Paul has spent the last 20 years building businesses, mainly within the financial services and fund management sector globally, living in Asia for 10 years. He has founded and led fund management businesses since 1999, initiating development and change through building experienced teams. These businesses have ranged from traditional fund management businesses, to private equity funds that have commercialised UK Ministry of Defense Research IP.
In between building businesses Paul has spent considerable time in Africa and in getting to know and understand the needs of developing communities. This has included spending time volunteer teaching in Tanzania and spending time with the Masai in their villages.
Paul is a keen social entrepreneur, having funded and helped build Global Ethics, an ethical goods company operating businesses under the One Brand, where 100% of the profit is given to charitable causes.
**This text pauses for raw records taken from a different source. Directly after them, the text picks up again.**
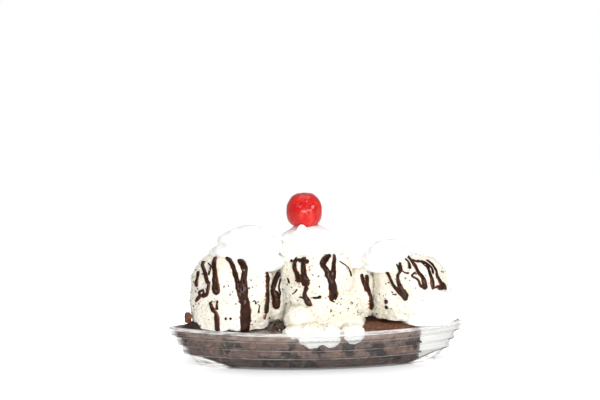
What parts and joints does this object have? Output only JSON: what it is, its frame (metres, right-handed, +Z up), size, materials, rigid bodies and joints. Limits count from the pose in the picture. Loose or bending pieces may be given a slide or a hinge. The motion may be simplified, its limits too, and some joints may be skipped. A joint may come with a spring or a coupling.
{
  "type": "brownie sundae",
  "caption": "Ice cream sundae with brownie, chocolate sauce, whipped cream and a cherry, served in a clear boat-shaped dish.",
  "frame": {"origin": "middle of the dish's foot, on the surface it stands on", "axes": "+Z up, +X along the dish to the end that the whipped cream spills over, -Y to the front"},
  "size_m": [0.21, 0.081, 0.1203],
  "materials": {
    "clear_plastic": "clear, glossy, thin moulded plastic with ribs",
    "chocolate_sauce": "thick glossy dark chocolate sauce",
    "brownie": "matt, crumbly, moist dark brown cake",
    "ice_cream": "torn, slightly icy pale cream with dark flecks",
    "whipped_cream": "soft matt white cream",
    "cherry": "glossy syrup-wet red skin"
  },
  "bodies": {
    "root": {"dish": "clear_plastic", "fudge_sauce": "chocolate_sauce", "brownie_left": "brownie", "brownie_middle": "brownie", "brownie_right": "brownie", "brownie_nugget": "brownie", "scoop_left": "ice_cream", "scoop_centre": "ice_cream", "scoop_centre_lower": "ice_cream", "scoop_right": "ice_cream", "cream_left": "whipped_cream", "cream_centre": "whipped_cream", "cream_right": "whipped_cream", "cream_end": "whipped_cream", "cherry": "cherry"}
  },
  "joints": []
}
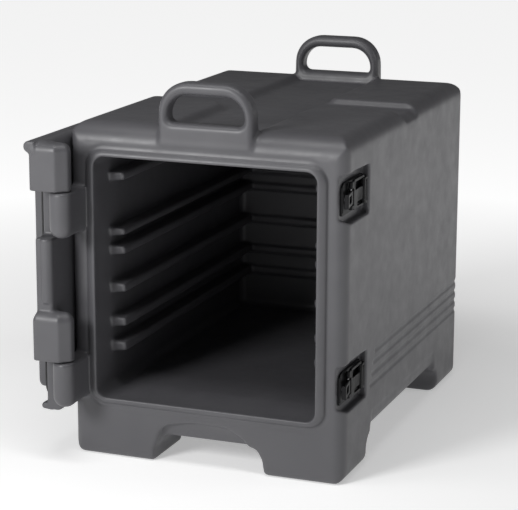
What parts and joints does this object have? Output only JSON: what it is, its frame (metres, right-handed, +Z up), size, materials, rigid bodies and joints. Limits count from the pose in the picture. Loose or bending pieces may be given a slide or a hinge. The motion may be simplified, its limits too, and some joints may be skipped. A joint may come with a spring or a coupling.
{
  "type": "insulated food carrier",
  "caption": "Front-loading insulated carrier for food pans: foam-filled body on feet with pan rails, loop handles on top, side-hung door and two latches.",
  "frame": {"origin": "middle of the footprint of the whole object, door lying open, on the surface that it stands on", "axes": "+Z up, +Y from the door opening towards the back, +X to the right as seen from the front"},
  "size_m": [0.5137, 0.7138, 0.6087],
  "materials": {
    "grey_polyethylene": "rotationally moulded polyethylene, satin, very lightly textured",
    "grey_liner": "rotationally moulded polyethylene, satin",
    "black_nylon": "injection moulded nylon, satin",
    "insulation_foam": "rigid polyurethane foam",
    "seal_rubber": "soft extruded seal",
    "steel": "plain stainless steel"
  },
  "bodies": {
    "carrier_body": {"body_outer_shell": "grey_polyethylene", "handle_front": "grey_polyethylene", "handle_back": "grey_polyethylene", "body_inner_liner": "grey_liner", "body_foam_core": "insulation_foam", "body_fill_plug_1": "black_nylon", "body_fill_plug_2": "black_nylon", "latch_base_lower": "black_nylon", "latch_lever_pin_lower": "steel", "latch_screw_lower_1": "steel", "latch_screw_lower_2": "steel", "latch_base_upper": "black_nylon", "latch_lever_pin_upper": "steel", "latch_screw_upper_1": "steel", "latch_screw_upper_2": "steel"},
    "door": {"door_outer_shell": "grey_polyethylene", "door_inner_panel": "grey_liner", "door_foam_core": "insulation_foam", "door_gasket": "seal_rubber", "door_fill_plug": "black_nylon", "hinge_pin_lower": "steel", "hinge_pin_upper": "steel", "door_keeper_lower": "black_nylon", "keeper_screw_lower_1": "steel", "keeper_screw_lower_2": "steel", "door_keeper_upper": "black_nylon", "keeper_screw_upper_1": "steel", "keeper_screw_upper_2": "steel"},
    "latch_lever_body_lower": {"latch_lever_lower": "black_nylon", "latch_hook_pin_lower": "steel"},
    "latch_hook_body_lower": {"latch_hook_lower": "black_nylon"},
    "latch_lever_body_upper": {"latch_lever_upper": "black_nylon", "latch_hook_pin_upper": "steel"},
    "latch_hook_body_upper": {"latch_hook_upper": "black_nylon"}
  },
  "joints": [
    {"name": "door_swing", "type": "hinge", "parent": "carrier_body", "child": "door", "pos_m": [-0.1919, -0.3404, 0.3], "axis": [0, 0, 1], "range_deg": [0, 270]},
    {"name": "latch_lever_swing_lower", "type": "hinge", "parent": "carrier_body", "child": "latch_lever_body_lower", "pos_m": [0.2486, -0.1869, 0.151], "axis": [0, 0, 1], "range_deg": [0, 75]},
    {"name": "latch_hook_swing_lower", "type": "hinge", "parent": "latch_lever_body_lower", "child": "latch_hook_body_lower", "pos_m": [0.2479, -0.2514, 0.151], "axis": [0, 0, -1], "range_deg": [0, 9]},
    {"name": "latch_lever_swing_upper", "type": "hinge", "parent": "carrier_body", "child": "latch_lever_body_upper", "pos_m": [0.2486, -0.1869, 0.446], "axis": [0, 0, 1], "range_deg": [0, 75]},
    {"name": "latch_hook_swing_upper", "type": "hinge", "parent": "latch_lever_body_upper", "child": "latch_hook_body_upper", "pos_m": [0.2479, -0.2514, 0.446], "axis": [0, 0, -1], "range_deg": [0, 9]}
  ]
}
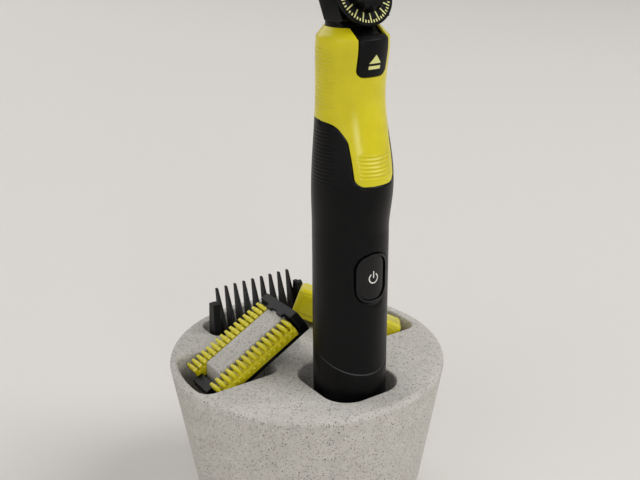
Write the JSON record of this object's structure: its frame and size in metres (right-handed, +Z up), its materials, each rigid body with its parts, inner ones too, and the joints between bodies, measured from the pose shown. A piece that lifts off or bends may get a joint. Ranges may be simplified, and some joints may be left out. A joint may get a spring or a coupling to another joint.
{
  "type": "shaver stand",
  "caption": "Tapered stone-effect stand with pockets, holding a handheld shaver with a dial-adjusted comb, a skin guard on a sloping peg, a body comb and a blade cap.",
  "frame": {"origin": "centre of the stand's base, on the surface that it stands on", "axes": "+Z up; the shaver stands at the front, towards -Y; the skin guard is at -X and the blade cap at +X"},
  "size_m": [0.1072, 0.1072, 0.2352],
  "materials": {
    "stone_effect": "mineral-filled moulding, fine dark specks, matte",
    "satin_black": "satin black moulding",
    "lime": "glossy yellow-green moulding",
    "bright_line": "thin bright ring",
    "steel": "plain steel",
    "blade_steel": "ground stainless steel",
    "matte_black": "fine matte black moulding",
    "contact_gold": "plated contact pins",
    "inner_white": "natural acetal",
    "cell_wrap": "shrink sleeve",
    "nickel": "nickel strip",
    "board_green": "solder mask",
    "seal_rubber": "soft silicone",
    "gloss_black": "polished black moulding"
  },
  "bodies": {
    "stand": {"stand_body": "stone_effect"},
    "handle": {"handle_shell": "satin_black", "front_cover": "lime", "end_cap": "satin_black", "end_cap_seal": "bright_line", "end_cap_screw": "steel", "charge_socket": "matte_black", "charge_pins": "contact_gold", "chassis": "inner_white", "battery_cell": "cell_wrap", "battery_tabs": "nickel", "motor_can": "steel", "motor_bell": "matte_black", "motor_screws": "steel", "circuit_board": "board_green", "tact_switch": "matte_black", "button_seal": "seal_rubber", "button_bezel": "gloss_black", "neck": "satin_black", "shaft_seal": "seal_rubber", "pivot_pins": "steel", "release_spring": "steel"},
    "power_button": {"power_button": "gloss_black"},
    "release_slider": {"release_slider": "satin_black"},
    "rotor": {"motor_shaft": "steel", "eccentric": "inner_white"},
    "blade_head": {"blade_housing": "lime", "blade_guard": "blade_steel"},
    "cutter": {"cutter_blade": "blade_steel", "cutter_bridge": "inner_white"},
    "comb": {"comb_base": "satin_black", "dial_detent": "steel"},
    "comb_dial": {"comb_dial": "satin_black", "dial_pinion": "inner_white"},
    "comb_slide": {"comb_slide": "satin_black"},
    "skin_guard": {"guard_front_teeth": "lime", "guard_rear_teeth": "lime", "guard_frame": "satin_black"},
    "body_comb": {"body_comb": "matte_black"},
    "blade_cap": {"blade_cap": "lime"}
  },
  "joints": [
    {"name": "handle_lift", "type": "slide", "parent": "stand", "child": "handle", "axis": [0, 0, 1], "range_m": [0, 0.04]},
    {"name": "button_press", "type": "slide", "parent": "handle", "child": "power_button", "axis": [0, 1, 0], "range_m": [0, 0.0007], "stiffness_N_per_m": 2500, "springref_m": -0.0002},
    {"name": "release_slide", "type": "slide", "parent": "handle", "child": "release_slider", "axis": [0, -0.1564, 0.9877], "range_m": [0, 0.0015], "stiffness_N_per_m": 1200, "springref_m": -0.0005, "deforming": ["release_spring"]},
    {"name": "rotor_spin", "type": "hinge", "parent": "handle", "child": "rotor", "pos_m": [0, -0.028, 0.1731], "axis": [0, 0, 1], "continuous": true},
    {"name": "head_pivot", "type": "hinge", "parent": "handle", "child": "blade_head", "pos_m": [0, -0.02473, 0.21334], "axis": [1, 0, 0], "range_deg": [-5, 5], "stiffness_Nm_per_rad": 0.05},
    {"name": "cutter_stroke", "type": "slide", "parent": "blade_head", "child": "cutter", "axis": [1, 0, 0], "range_m": [-0.0008, 0.0008]},
    {"name": "comb_pull", "type": "slide", "parent": "handle", "child": "comb", "axis": [0, -0.9135, 0.4067], "range_m": [0, 0.025]},
    {"name": "dial_turn", "type": "hinge", "parent": "comb", "child": "comb_dial", "pos_m": [0, -0.0362, 0.2156], "axis": [0, -0.9135, 0.4067], "range_deg": [0, 260]},
    {"name": "comb_raise", "type": "slide", "parent": "comb", "child": "comb_slide", "axis": [0, 0.4067, 0.9135], "range_m": [0, 0.0078]},
    {"name": "guard_lift", "type": "slide", "parent": "stand", "child": "skin_guard", "axis": [-0.4741, 0, 0.8805], "range_m": [0, 0.03]},
    {"name": "body_comb_lift", "type": "slide", "parent": "stand", "child": "body_comb", "axis": [0, 0, 1], "range_m": [0, 0.04]},
    {"name": "cap_lift", "type": "slide", "parent": "stand", "child": "blade_cap", "axis": [0, 0, 1], "range_m": [0, 0.04]}
  ],
  "couplings": [
    {"joint": "dial_turn", "follows": "comb_raise", "rad_per_m": 581.78}
  ]
}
Since 2005 they have donated over £10m and transformed more than 2 million lives.
Paul realised that this model could be taken across to the fund management arena, where his career started, and he is now focused on building Alquity and its unique business model.
Alquity is already making an impact in the investment space. Its model is based on a Virtuous Circle which delivers attractive investment returns, enhanced by focusing on companies who respect Environmental, Social and Governance issues, and then builds up the economies from the grass roots by donating up to 25% of fee revenue to support microfinance projects and create jobs.